Of course, these Colts are splendid foils for such masterpiece efforts.

"It was just a gradually disintegrating team effort," their free safety, Nesby Glasgow, said. "Luckily, the Redskins called off their wolves in the second half."

Actually, the Colts had a chance to take control early. It came on their first possession, to be precise, when the game was still scoreless.

When running back Randy McMillan was held to a one-yard gain, the Colts reached fourth and one from their 15. The Redskins declined a holding call against the Colts on the play, figuring surely that they would punt.

Kush had other plans. He opted to try for a first down. McMillan took the handoff and broke to the outside, away from the short-yardage defense crowded near the line of scrimmage.

McMillan was off on an 85-yard touchdown run and an apparent 7-0 lead.

"My heart sunk," Gibbs said.

"I knew I couldn't catch him," said defensive tackle Darryl Grant, who weighs 275 pounds.

But the touchdown didn't count. Tim Sherwin, the Colts' tight end who had gone in motion on the play, was cited for holding. It seemed the Colts were broken for good. Typical.

"It upset a lot of us," said Mike Pagel, who completed 10 of 23 passes for 140 yards and was intercepted twice by cornerback Vernon Dean (who has all six of the Redskins' interceptions this season). "It seemed like a late call. I saw the guy throw the flag and Randy McMillan was already 20 yards downfield."

Gibbs conceded, "That was a terrible break for Baltimore. If that hadn't happened, the game could have been a lot different."

Perhaps Gibbs had forgotten that the Colts had moved from Baltimore to this city.
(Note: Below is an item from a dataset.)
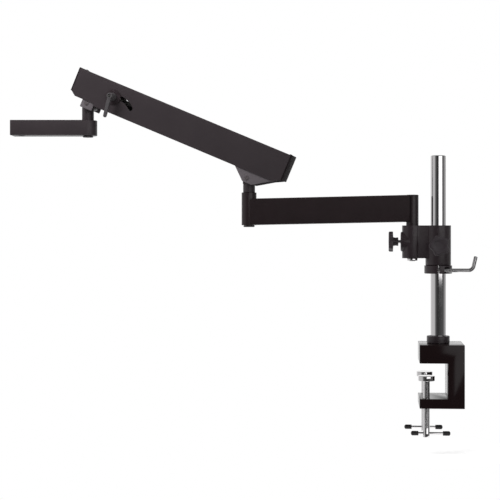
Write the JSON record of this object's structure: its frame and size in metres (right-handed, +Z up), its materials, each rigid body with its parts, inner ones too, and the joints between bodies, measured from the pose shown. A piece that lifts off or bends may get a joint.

Perhaps, too, the Colts' coaches had forgotten to tell their cornerbacks to cover receivers, not merely chaperone them.

Soon after McMillan's negated touchdown run forced a punt, Theismann threw a 10-yard scoring pass to Monk for a 7-0 lead with 9:01 left in the quarter. Monk beat cornerback James Burroughs, who had his back turned away from the lobbed pass.

It mattered little that the Colts recovered a fumble by Monk at the Washington 34 and proceeded to score on Alvin Moore's two-yard run. The score was tied at 7-7 with 3:20 left in the first quarter.

Nevertheless, the Redskins' offensive and defensive lines simply controlled the game, wearing out the Colts, just as they had worn out the Giants (30-14), the Patriots (26-10) and the Eagles (20-0) over the last three weeks.

"The defense, over the last three or four weeks, has played the best since we've been here," Gibbs said.

This is made all the more remarkable in that the defense played without such injured starters as all-pro free safety Mark Murphy, defensive end Todd Liebenstein (both on injured reserve the last few weeks), linebacker Rich Milot and strong safety Tony Peters (replaced today by Ken Coffey).

Early in the second quarter, Monk beat cornerback Eugene Daniel for a 48-yard touchdown pass deep down the left sideline, regaining the lead at 14-7. Theismann's throw into the end zone was nearly perfect.

Still later in the second quarter, after Burroughs had suffered an ankle injury and had been replaced by rookie Tate Randle, Theismann lobbed a 16-yard scoring pass to Monk. The beaten man was Randle. The Colts played three cornerbacks and Monk beat each for a touchdown.

The game was over by the half. The Redskins' offense added a third tight end for "60 to 70 percent of the game," Gibbs said, to help block the Colts' active outside linebackers and because the wide receivers have been depleted by injury. With added blocking, Riggins scored from the one in the second quarter, which ended with the Redskins leading, 28-7.

Riggins ran 18 times for 88 yards in the first half alone. He still is 30 yards short of reaching 10,000 in his career. He played despite lower back pains that, he said, made him "more stiff than I've been all season . . . I've felt better playing with hangovers than I did today."

It didn't help Pagel and the Colts that running back Curtis Dickey (knee strain) and all-pro tackle Chris Hinton (fractured leg, out for the year) were injured in the first half and didn't return.

But, as Walker said, "No sympathy from here. We had (injured running back) Joe Washington sitting up in the press box watching this game and (injured receiver) Charlie Brown sitting back at home watching on TV."

By game's end, Monk had caught eight passes for 141 yards. In Brown's absence, Mark McGrath caught seven for 82 yards, including Theismann's fourth scoring pass, an 11-yarder late in the third quarter for the game's final points. This was a considerable effort for a player who had caught five passes for 52 yards in three previous professional seasons.

Theismann was 17 of 20 for 267 yards. "It was probably one of the best games of my career," he said.

The Redskins finished with a season-high 446 yards in total offense and the passing game, alive at last, accounted for 268 of them.

"The recent criticism of the passing game was a media phenomenon," said Theismann, who had thrown for 145 yards or less in each of the last three games. "Because we run the ball a lot, we don't get the (passing) stats. And everybody looks at the stats."

Told that Gibbs had been the person who first expressed dismay over the passing game, Theismann turned nearly apologetic. With a smile, he said, "Excuse me. I gotta go have a talk with Coach."

While Pagel was saying, "I'm sick and tired of everybody saying we're young and inexperienced," tackle Joe Jacoby was one locker room and one world away, saying of the Redskins, "Now what? We wait until Sunday."